• Set task
Your task is to write out the complete listing exactly as it is shown.

• Data excerpt
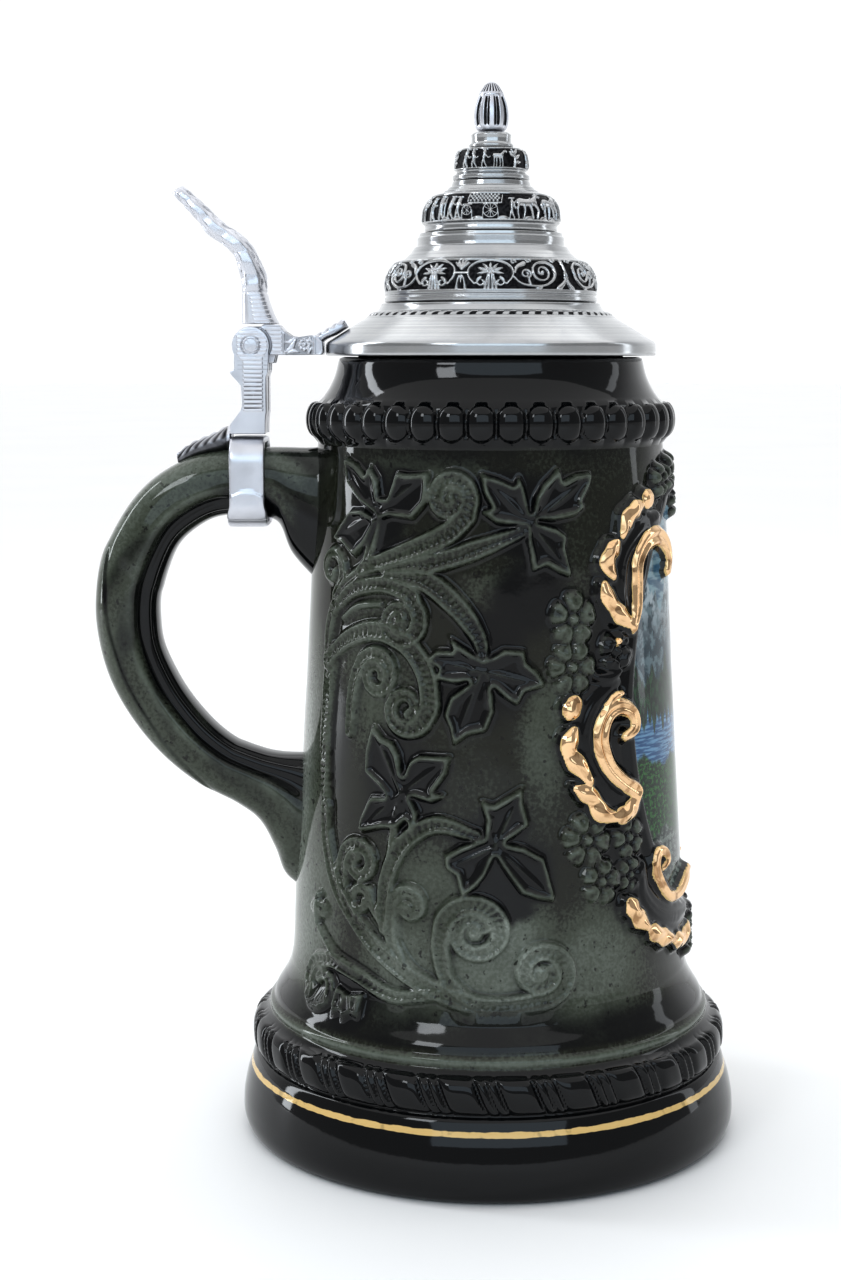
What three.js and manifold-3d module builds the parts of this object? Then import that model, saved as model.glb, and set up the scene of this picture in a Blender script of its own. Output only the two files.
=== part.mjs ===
// A lidded stein: a relief-moulded stoneware mug with a hinged, stepped pewter lid.
// Millimetres, +Z up. The origin is the centre of the base, the handle lies towards -X
// and the painted front of the mug faces +X.

import * as THREE from 'three';
import { mergeVertices } from 'three/addons/utils/BufferGeometryUtils.js';
import Module from 'manifold-3d';

const wasm = await Module();
wasm.setup();

// ---- driving dimensions ------------------------------------------------------------

const GAP = 0.3; // air kept between neighbouring solids
const OVERRUN = 1; // how far a cutter runs past what it cuts

// mug: [radius, height] points, bottom to top
const FOOT = [
  [61.5, 0], [64.6, 1.2], [66, 4.6], [66, 8], [65.2, 13], [63.7, 17.7], [62.6, 21.6],
];
const ROPE_BAND = [[63, 24], [63.1, 28.6], [60.8, 31.5]];
const SCOTIA = [[58.4, 34.9], [56.7, 38.3], [54.2, 41.6]];
const WALL = [
  [53, 44], [51.6, 70], [49.6, 100], [47.6, 135], [46.6, 155], [45, 182],
];
const BEAD_BAND = [[45.6, 184.6], [47.4, 187], [47.4, 190.6], [45.2, 193]];
const NECK = [[43.2, 195], [41.5, 198], [40.1, 201], [39.5, 204]];
const MUG_TOP = 205;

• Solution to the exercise
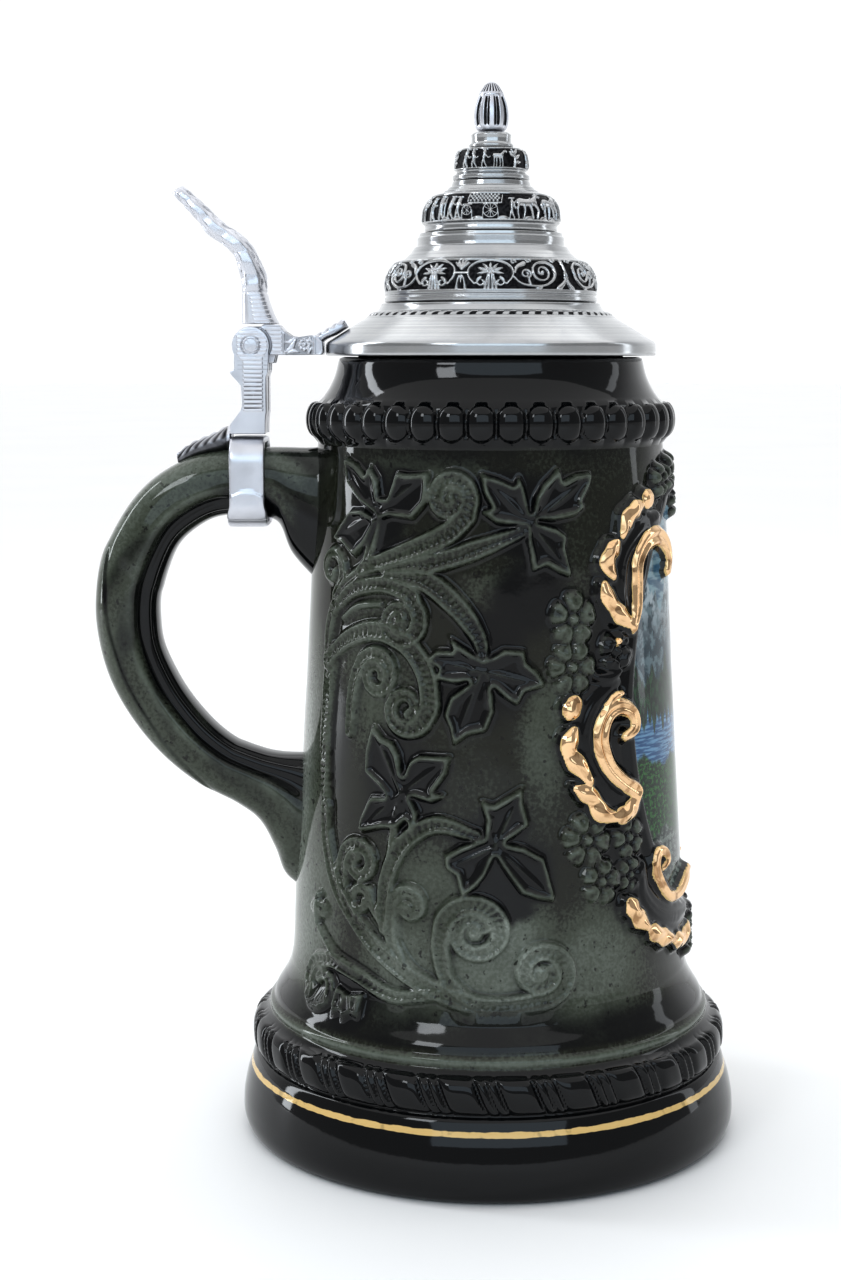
What three.js and manifold-3d module builds the parts of this object? Then import that model, saved as model.glb, and set up the scene of this picture in a Blender script of its own. Output only the two files.
=== part.mjs ===
// A lidded stein: a relief-moulded stoneware mug with a hinged, stepped pewter lid.
// Millimetres, +Z up. The origin is the centre of the base, the handle lies towards -X
// and the painted front of the mug faces +X.

import * as THREE from 'three';
import { mergeVertices } from 'three/addons/utils/BufferGeometryUtils.js';
import Module from 'manifold-3d';

const wasm = await Module();
wasm.setup();

// ---- driving dimensions ------------------------------------------------------------

const GAP = 0.3; // air kept between neighbouring solids
const OVERRUN = 1; // how far a cutter runs past what it cuts

// mug: [radius, height] points, bottom to top
const FOOT = [
  [61.5, 0], [64.6, 1.2], [66, 4.6], [66, 8], [65.2, 13], [63.7, 17.7], [62.6, 21.6],
];
const ROPE_BAND = [[63, 24], [63.1, 28.6], [60.8, 31.5]];
const SCOTIA = [[58.4, 34.9], [56.7, 38.3], [54.2, 41.6]];
const WALL = [
  [53, 44], [51.6, 70], [49.6, 100], [47.6, 135], [46.6, 155], [45, 182],
];
const BEAD_BAND = [[45.6, 184.6], [47.4, 187], [47.4, 190.6], [45.2, 193]];
const NECK = [[43.2, 195], [41.5, 198], [40.1, 201], [39.5, 204]];
const MUG_TOP = 205;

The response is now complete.